Your goal:
Gather every line from the entries below that includes "script".

— START OF Supplied data —

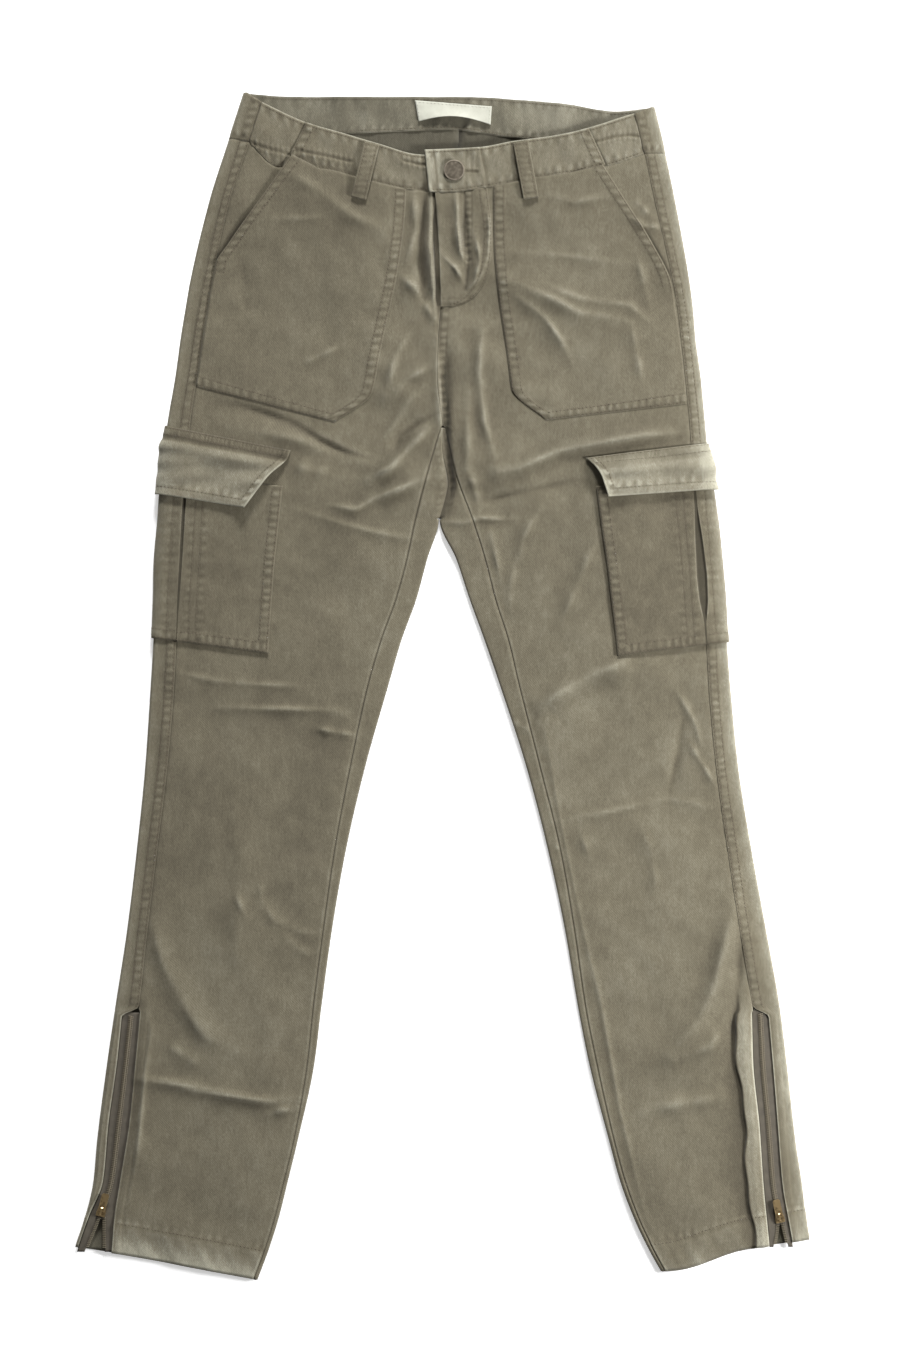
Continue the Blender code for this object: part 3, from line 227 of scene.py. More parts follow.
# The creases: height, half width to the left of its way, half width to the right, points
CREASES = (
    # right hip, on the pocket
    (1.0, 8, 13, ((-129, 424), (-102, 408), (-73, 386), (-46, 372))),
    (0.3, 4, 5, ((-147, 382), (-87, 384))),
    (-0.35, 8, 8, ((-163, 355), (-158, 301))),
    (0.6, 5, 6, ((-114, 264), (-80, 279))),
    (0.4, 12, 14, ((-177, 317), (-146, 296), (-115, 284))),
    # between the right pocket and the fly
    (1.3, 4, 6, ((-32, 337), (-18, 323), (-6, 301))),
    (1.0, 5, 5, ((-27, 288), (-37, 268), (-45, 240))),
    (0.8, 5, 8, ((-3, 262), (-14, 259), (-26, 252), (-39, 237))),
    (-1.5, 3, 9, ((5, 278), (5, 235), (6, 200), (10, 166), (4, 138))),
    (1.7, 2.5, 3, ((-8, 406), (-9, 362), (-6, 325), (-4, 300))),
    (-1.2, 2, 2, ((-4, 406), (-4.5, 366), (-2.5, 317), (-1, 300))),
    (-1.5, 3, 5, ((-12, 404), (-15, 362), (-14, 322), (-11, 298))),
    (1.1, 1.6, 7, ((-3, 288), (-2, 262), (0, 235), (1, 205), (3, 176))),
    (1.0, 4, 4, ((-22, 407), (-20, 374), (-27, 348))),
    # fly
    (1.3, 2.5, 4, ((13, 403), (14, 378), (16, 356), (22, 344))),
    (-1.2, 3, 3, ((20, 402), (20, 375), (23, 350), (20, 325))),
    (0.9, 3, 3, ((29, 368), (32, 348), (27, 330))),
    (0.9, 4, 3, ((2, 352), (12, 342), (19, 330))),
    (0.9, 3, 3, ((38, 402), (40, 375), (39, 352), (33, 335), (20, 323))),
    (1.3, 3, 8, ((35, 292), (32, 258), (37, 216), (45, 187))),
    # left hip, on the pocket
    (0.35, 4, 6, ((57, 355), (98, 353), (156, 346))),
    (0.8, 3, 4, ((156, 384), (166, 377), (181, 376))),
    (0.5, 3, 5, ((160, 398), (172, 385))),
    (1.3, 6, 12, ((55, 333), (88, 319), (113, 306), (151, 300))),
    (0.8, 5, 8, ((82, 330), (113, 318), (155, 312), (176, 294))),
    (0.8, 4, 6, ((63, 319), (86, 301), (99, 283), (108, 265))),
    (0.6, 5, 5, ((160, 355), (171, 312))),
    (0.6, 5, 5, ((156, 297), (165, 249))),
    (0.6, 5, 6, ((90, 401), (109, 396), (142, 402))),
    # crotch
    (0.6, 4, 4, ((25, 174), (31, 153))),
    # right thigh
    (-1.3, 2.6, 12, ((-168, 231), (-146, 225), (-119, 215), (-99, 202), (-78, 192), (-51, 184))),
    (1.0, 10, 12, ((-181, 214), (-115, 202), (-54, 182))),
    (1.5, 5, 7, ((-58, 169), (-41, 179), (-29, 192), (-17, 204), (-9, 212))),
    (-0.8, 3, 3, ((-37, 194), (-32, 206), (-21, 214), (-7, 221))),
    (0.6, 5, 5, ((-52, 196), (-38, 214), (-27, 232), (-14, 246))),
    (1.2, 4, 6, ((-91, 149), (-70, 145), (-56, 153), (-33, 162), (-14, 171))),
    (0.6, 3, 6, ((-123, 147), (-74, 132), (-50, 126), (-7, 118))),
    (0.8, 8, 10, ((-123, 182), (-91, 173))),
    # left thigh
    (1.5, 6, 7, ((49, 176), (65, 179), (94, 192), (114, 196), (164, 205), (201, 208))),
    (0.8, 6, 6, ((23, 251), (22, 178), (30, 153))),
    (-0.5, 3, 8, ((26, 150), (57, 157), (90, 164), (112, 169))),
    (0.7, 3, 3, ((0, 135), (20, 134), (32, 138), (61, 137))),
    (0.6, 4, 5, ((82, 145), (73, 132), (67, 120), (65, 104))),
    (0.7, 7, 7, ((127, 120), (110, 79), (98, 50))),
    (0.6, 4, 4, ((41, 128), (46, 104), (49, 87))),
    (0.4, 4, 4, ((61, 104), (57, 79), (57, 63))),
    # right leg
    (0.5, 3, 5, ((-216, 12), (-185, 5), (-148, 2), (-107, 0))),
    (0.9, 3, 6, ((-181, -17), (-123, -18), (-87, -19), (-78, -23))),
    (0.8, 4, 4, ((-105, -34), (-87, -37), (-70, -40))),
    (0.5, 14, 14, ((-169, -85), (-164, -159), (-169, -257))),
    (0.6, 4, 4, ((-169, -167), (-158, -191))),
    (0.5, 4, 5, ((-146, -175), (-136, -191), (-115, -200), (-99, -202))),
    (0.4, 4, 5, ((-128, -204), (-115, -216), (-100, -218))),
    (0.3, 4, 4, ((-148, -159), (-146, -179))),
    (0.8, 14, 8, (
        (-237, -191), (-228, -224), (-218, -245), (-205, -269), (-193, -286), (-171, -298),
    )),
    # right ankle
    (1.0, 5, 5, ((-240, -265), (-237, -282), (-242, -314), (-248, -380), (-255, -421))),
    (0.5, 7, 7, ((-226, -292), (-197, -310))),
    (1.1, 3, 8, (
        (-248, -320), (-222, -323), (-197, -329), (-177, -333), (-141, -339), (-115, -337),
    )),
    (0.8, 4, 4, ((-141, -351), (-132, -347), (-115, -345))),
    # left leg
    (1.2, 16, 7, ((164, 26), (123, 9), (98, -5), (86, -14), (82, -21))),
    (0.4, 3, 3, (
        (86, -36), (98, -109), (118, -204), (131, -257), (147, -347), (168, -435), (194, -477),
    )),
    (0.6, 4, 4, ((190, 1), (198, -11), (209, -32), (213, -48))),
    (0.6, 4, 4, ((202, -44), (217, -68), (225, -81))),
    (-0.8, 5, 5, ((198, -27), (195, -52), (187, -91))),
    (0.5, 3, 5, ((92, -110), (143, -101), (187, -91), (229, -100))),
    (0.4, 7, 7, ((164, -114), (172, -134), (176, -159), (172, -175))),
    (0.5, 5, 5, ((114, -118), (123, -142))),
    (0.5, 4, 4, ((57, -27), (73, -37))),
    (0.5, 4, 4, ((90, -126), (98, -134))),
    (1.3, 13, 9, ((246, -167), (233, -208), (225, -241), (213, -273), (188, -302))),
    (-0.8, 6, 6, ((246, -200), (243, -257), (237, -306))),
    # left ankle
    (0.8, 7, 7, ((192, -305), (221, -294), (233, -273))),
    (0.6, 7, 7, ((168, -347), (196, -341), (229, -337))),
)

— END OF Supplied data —
— START OF Supplied data —

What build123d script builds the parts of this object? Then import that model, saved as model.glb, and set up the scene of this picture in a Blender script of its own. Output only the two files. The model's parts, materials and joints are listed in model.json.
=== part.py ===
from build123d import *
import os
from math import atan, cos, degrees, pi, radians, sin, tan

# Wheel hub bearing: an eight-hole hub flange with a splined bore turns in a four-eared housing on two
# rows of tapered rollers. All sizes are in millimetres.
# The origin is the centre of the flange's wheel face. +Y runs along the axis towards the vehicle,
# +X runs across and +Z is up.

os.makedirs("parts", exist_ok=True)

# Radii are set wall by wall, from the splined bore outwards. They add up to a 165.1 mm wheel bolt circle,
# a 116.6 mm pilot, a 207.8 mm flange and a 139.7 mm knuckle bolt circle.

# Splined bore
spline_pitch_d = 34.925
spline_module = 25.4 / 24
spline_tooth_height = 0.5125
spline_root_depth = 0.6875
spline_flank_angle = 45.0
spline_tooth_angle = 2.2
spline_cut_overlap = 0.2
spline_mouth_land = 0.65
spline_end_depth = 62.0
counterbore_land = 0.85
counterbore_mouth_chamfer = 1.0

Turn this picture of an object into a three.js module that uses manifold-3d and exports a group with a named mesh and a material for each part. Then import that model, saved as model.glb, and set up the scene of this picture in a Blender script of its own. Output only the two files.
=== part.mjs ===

— END OF Supplied data —

Output below:
What build123d script builds the parts of this object? Then import that model, saved as model.glb, and set up the scene of this picture in a Blender script of its own. Output only the two files. The model's parts, materials and joints are listed in model.json.
Turn this picture of an object into a three.js module that uses manifold-3d and exports a group with a named mesh and a material for each part. Then import that model, saved as model.glb, and set up the scene of this picture in a Blender script of its own. Output only the two files.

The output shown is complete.